KEDA enables event-driven scaling in Kubernetes — scaling based on:
- Kafka topic lag
- RabbitMQ queue depth
- Azure Blob count
- AWS SQS, Google Pub/Sub, Prometheus queries, etc.
It’s perfect for workloads that don’t rely on CPU or memory but respond to external triggers.
✅ Use Case:
- Serverless, event-driven apps
- Message consumers, background workers
- Event-based microservices (e.g., IoT, stream processors)
🔧 How It Works:
- Uses Scalers (prebuilt integrations)
- Deploys a ScaledObject to define autoscaling logic
- Works with HPA under the hood, but enables external metrics
🧪 Example YAML (for Kafka):
apiVersion: keda.sh/v1alpha1
kind: ScaledObject
metadata:
name: kafka-consumer-scaler
spec:
scaleTargetRef:
name: kafka-consumer
pollingInterval: 30
cooldownPeriod: 60
minReplicaCount: 1
maxReplicaCount: 20
triggers:
- type: kafka
metadata:
bootstrapServers: my-cluster-kafka:9092
topic: my-topic
lagThreshold: "100"
🔍 Comparison: HPA vs VPA vs KEDA
| Feature | HPA | VPA | KEDA |
|---|---|---|---|
| Scales By | Pod count | CPU/memory limits | Event metrics |
| Direction | Horizontal | Vertical | Horizontal |
| Metrics Type | Resource/Custom | Resource usage | External sources (Kafka, SQS) |
| Update Frequency | Constant | Scheduled or trigger-based | Event-based |
| Use With | Web apps, APIs | Batch jobs, DBs | Message queues, IoT, Serverless |
| Built-In? | ✅ Native | ✅ Native | ❌ External (install via Helm) |
🧠 Can You Combine Them?
Yes!
✅ HPA + VPA (with caveats):
- You can run both, but HPA scales pods while VPA changes resource requests
- Might need tuning to avoid conflicts
✅ KEDA + HPA:
- KEDA uses HPA under the hood with external triggers
- You can also use KEDA + VPA for fine-grained control
💼 Real-World Scenarios
| Scenario | Best Autoscaler |
|---|---|
| E-commerce site scaling with traffic | HPA |
| ML model training with dynamic resource needs | VPA |
| Kafka-based order processing system | KEDA |
| Hybrid pipeline (e.g., APIs + queues) | HPA + KEDA |
| Cost optimization for idle apps | VPA + KEDA |
🔐 Gotchas & Best Practices
| Tip | Why It Matters |
|---|---|
| Always set minReplica | Prevent scaling to zero unexpectedly |
| Use resource limits | VPA relies on actual usage for decisions |
| Monitor HPA cooldowns | Too aggressive = flapping pods |
| Don’t use HPA on CPU-bound single-threaded apps | Won’t scale as expected |
| Use Prometheus Adapter for HPA custom metrics | Extend beyond CPU/memory |
| Use KEDA for event-driven use cases | Don’t force HPA where it doesn’t fit |
📦 Tools & Resources
| Tool | Description |
|---|---|
| metrics-server | Required for HPA/VPA to collect pod metrics |
| KEDA | Install via Helm or kubectl |
| Prometheus Adapter | Use Prometheus metrics for HPA |
| Vertical Pod Autoscaler | Enable via admission controller |
| Lens / K9s | Visualize autoscaling in real time |
🏁 Final Thoughts
Kubernetes autoscaling isn’t one-size-fits-all.
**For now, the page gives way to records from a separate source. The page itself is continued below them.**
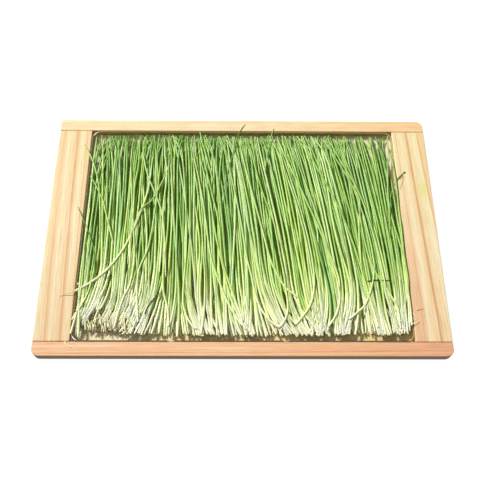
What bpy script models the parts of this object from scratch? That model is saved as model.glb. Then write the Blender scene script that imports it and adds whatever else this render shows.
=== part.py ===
"""Tray of green onion shoots.

A shallow frame of two side boards and two end battens, with a thin base board let in between them.
A clear plastic liner lines its well, and the cut shoots lie in it side by side, in three handfuls.

Metres, +Z up. The origin is on the underside, in the middle of the tray. X runs along the tray's
long side, and +Y runs from the white cut ends of the shoots towards their green tips.
"""

import math
import random

import bmesh
import bpy

MM = 0.001

# The wooden frame and its base board
TRAY_LENGTH = 176 * MM
TRAY_WIDTH = 119 * MM
SIDE_BOARD_WIDTH = 15.5 * MM
BATTEN_WIDTH = 6.2 * MM
FRAME_TOP = 4.4 * MM
BASE_THICKNESS = 1.0 * MM
JOINT_GAP = 0.2 * MM
EASED_EDGE = 0.3 * MM
CORNER_RADIUS = 3.3 * MM
WORN_CORNER_RADIUS = 1.8 * MM
WELL_LENGTH = TRAY_LENGTH - 2 * SIDE_BOARD_WIDTH
WELL_WIDTH = TRAY_WIDTH - 2 * BATTEN_WIDTH

# The clear liner
LINER_GAP = 0.25 * MM
LINER_THICKNESS = 0.4 * MM
LINER_CORNER_RADIUS = 4.0 * MM
LINER_FLOOR_RADIUS = 0.9 * MM
LINER_BOTTOM = BASE_THICKNESS + JOINT_GAP
LINER_TOP = FRAME_TOP - 0.3 * MM
CORNER_STEPS = 6
FLOOR_STEPS = 3

# The mat of shoots
SHOOT_RADIUS = 0.5 * MM
SHOOT_PITCH = 1.4 * MM
CUT_END_Y = -50.8 * MM
TIP_END_Y = 50.2 * MM
END_SCATTER = 1.6 * MM
LINER_FLOOR = LINER_BOTTOM + LINER_THICKNESS
CORE_BOTTOM = LINER_FLOOR + 0.3 * MM
CORE_TOP = CORE_BOTTOM + 1.7 * MM
CORE_SETBACK = 6.0 * MM
TOP_LAYER_Z = CORE_TOP - 0.12 * MM
TOP_LAYER_SCATTER = 0.08 * MM
LOW_LAYER_Z = CORE_BOTTOM + 0.75 * MM
LOW_LAYER_PITCH = 3.3 * MM
END_DROOP = 0.5 * MM
DROOP_SHARE = 0.12
STRAY_LIFT = 1.1 * MM
STRAY_SINK = 0.75 * MM
SINK_SHARE = 0.25
STRAY_REACH = 12 * MM
STRAY_MARGIN = 2.6 * MM
STRAY_BOW = 1.2 * MM
STRAY_SETBACK = (2 * MM, 12 * MM)
TIP_TAPER = 0.3
SHOOT_SIDES_RESOLUTION = 0
SHOOT_POINTS = 7
CORE_ROWS = 3
BUNCH_GAP = 0.35 * MM
BEND_POWER = 1.5
RANDOM_SEED = 11

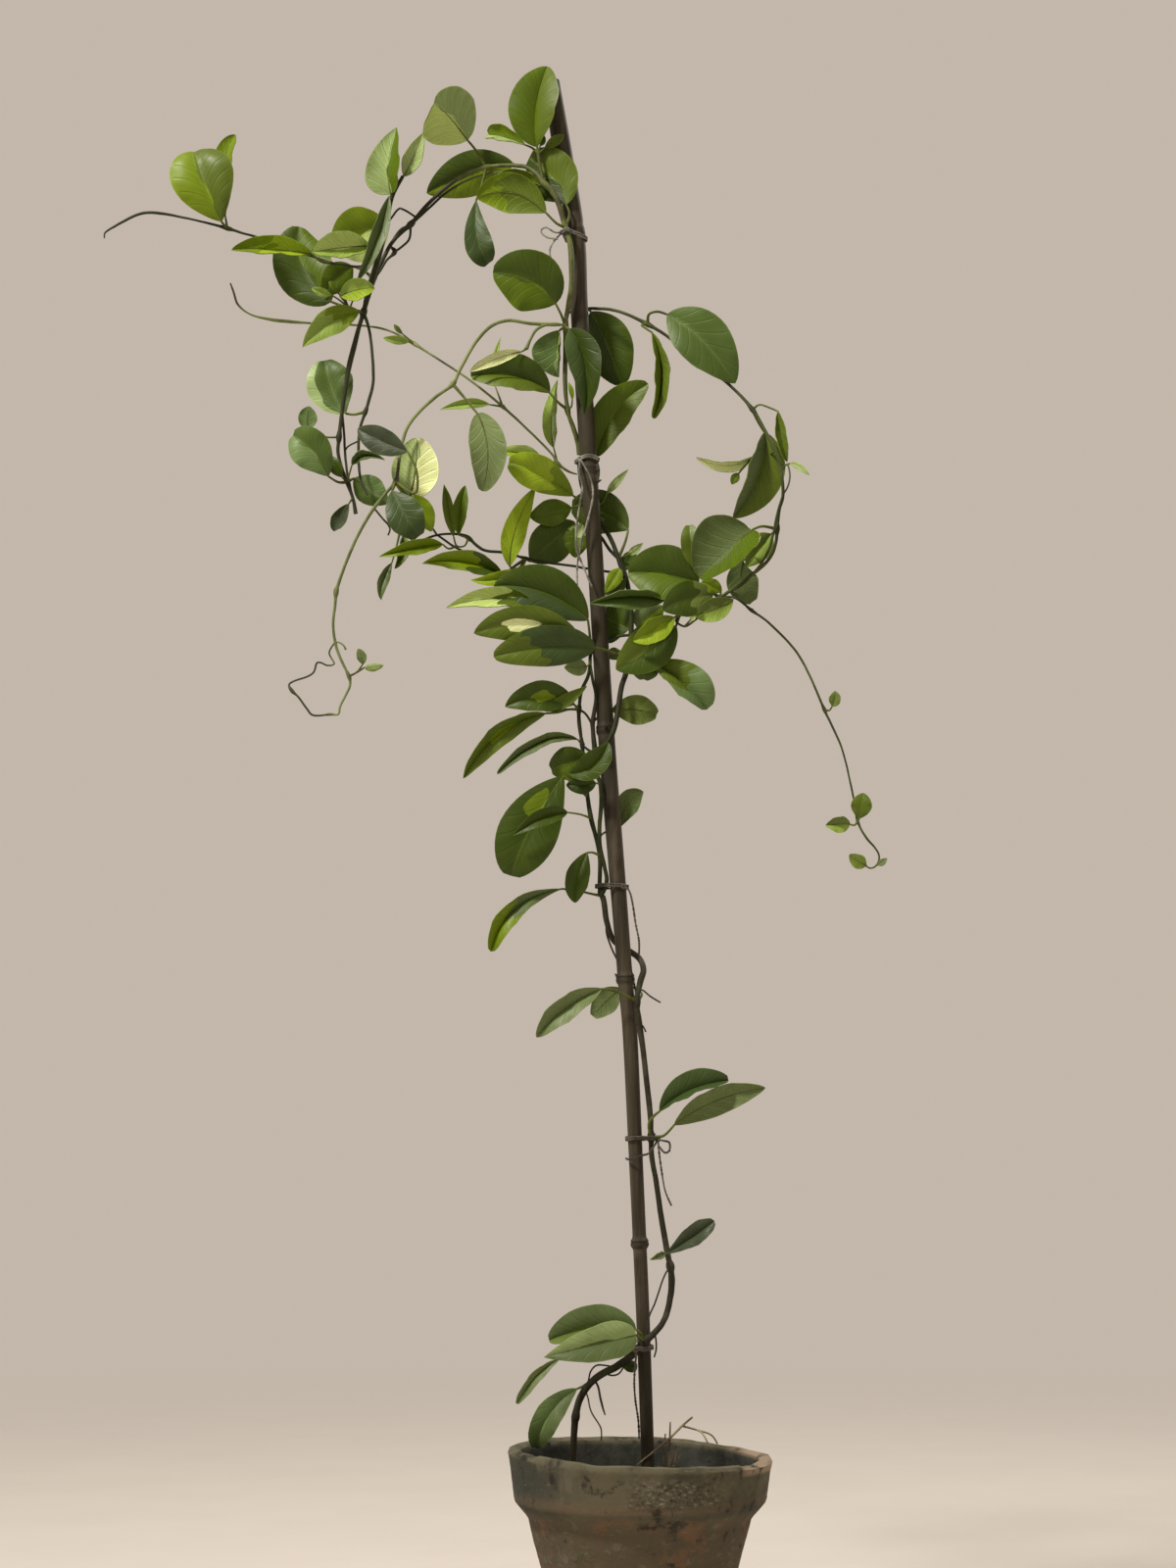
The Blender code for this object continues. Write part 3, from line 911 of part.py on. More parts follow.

- Use HPA when you care about resource usage.
- Use VPA when you want to tune performance inside pods.
- Use KEDA when your system responds to events, not load.
Mastering autoscaling helps you deliver apps that are not only resilient, but also cost-efficient and responsive to real-world usage.